YOUR OBJECTIVE
Look through the material below. Copy every line with the string "import" in it.

EXERCISE INPUT

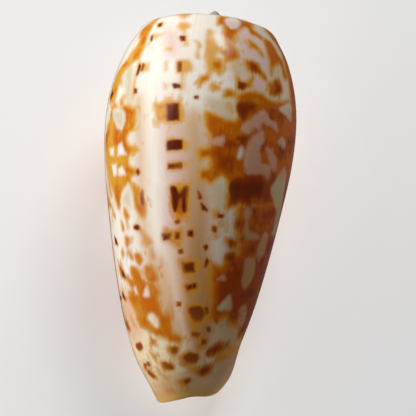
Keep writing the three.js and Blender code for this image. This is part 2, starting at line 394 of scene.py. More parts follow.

--

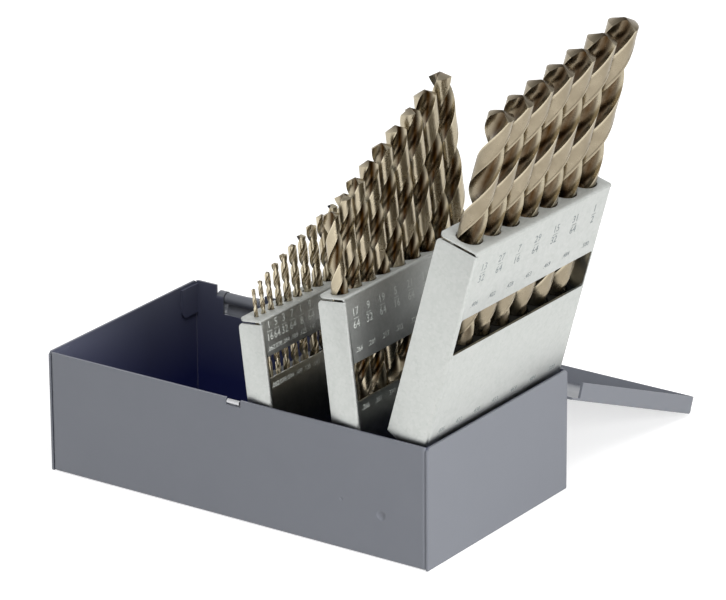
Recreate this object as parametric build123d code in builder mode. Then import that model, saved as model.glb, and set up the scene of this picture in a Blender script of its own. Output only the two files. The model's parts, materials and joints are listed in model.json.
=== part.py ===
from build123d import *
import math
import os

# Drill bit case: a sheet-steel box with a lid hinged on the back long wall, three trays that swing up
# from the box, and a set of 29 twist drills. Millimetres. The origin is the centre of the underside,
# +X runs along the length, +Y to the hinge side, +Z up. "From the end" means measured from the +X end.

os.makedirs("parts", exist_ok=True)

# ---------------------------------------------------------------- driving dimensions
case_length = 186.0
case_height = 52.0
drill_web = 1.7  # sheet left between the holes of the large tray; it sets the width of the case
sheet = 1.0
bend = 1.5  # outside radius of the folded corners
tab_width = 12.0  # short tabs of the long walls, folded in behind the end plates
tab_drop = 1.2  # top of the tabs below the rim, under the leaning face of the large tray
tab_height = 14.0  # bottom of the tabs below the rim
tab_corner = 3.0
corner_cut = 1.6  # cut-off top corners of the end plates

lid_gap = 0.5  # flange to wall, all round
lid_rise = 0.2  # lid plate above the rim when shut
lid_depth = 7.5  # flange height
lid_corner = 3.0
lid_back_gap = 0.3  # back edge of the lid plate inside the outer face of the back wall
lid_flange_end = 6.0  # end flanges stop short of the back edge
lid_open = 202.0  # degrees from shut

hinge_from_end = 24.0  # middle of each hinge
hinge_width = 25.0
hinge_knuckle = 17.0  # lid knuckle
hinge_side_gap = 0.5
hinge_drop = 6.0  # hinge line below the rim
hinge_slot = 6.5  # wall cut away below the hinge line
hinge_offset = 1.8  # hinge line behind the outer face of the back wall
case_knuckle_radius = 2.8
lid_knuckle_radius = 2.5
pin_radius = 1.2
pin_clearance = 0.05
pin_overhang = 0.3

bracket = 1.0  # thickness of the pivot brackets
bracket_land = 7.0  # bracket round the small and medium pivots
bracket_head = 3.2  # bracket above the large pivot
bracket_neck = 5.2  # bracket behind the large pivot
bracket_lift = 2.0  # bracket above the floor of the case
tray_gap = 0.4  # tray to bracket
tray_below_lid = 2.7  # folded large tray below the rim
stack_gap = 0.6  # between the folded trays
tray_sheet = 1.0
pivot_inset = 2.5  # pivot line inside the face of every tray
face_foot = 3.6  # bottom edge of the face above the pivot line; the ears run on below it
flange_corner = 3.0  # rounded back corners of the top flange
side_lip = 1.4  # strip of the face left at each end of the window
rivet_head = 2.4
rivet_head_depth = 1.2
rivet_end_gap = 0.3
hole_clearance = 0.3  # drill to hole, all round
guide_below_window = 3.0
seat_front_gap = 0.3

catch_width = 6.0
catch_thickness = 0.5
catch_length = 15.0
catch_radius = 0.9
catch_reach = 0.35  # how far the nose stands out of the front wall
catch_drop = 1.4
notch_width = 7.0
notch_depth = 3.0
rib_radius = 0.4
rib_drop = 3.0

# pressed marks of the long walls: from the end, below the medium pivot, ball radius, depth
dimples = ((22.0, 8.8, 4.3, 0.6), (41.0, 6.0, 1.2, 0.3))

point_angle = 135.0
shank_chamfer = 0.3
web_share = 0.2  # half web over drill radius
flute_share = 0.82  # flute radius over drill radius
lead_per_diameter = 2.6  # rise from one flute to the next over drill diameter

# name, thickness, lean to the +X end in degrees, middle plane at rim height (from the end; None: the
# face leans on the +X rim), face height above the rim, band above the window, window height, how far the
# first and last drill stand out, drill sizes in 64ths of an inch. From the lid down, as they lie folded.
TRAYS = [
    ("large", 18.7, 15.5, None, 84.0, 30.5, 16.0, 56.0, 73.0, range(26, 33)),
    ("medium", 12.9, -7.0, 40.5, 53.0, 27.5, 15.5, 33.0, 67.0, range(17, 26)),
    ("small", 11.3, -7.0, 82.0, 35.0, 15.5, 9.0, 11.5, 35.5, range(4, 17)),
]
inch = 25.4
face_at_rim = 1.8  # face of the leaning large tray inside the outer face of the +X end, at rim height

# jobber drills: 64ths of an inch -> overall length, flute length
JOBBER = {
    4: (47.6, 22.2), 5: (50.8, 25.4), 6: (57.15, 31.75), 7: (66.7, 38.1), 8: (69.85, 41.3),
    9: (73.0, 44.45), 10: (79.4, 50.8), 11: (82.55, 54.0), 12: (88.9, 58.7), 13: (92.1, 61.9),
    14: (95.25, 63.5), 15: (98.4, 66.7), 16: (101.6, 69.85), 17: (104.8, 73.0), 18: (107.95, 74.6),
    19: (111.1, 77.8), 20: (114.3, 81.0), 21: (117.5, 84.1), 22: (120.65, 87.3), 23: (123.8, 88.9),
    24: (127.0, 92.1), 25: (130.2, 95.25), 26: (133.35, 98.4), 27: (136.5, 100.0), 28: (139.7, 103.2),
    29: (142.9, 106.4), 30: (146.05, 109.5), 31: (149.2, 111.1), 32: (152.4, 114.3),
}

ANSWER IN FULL
Recreate this object as parametric build123d code in builder mode. Then import that model, saved as model.glb, and set up the scene of this picture in a Blender script of its own. Output only the two files. The model's parts, materials and joints are listed in model.json.
from build123d import *
import math
import os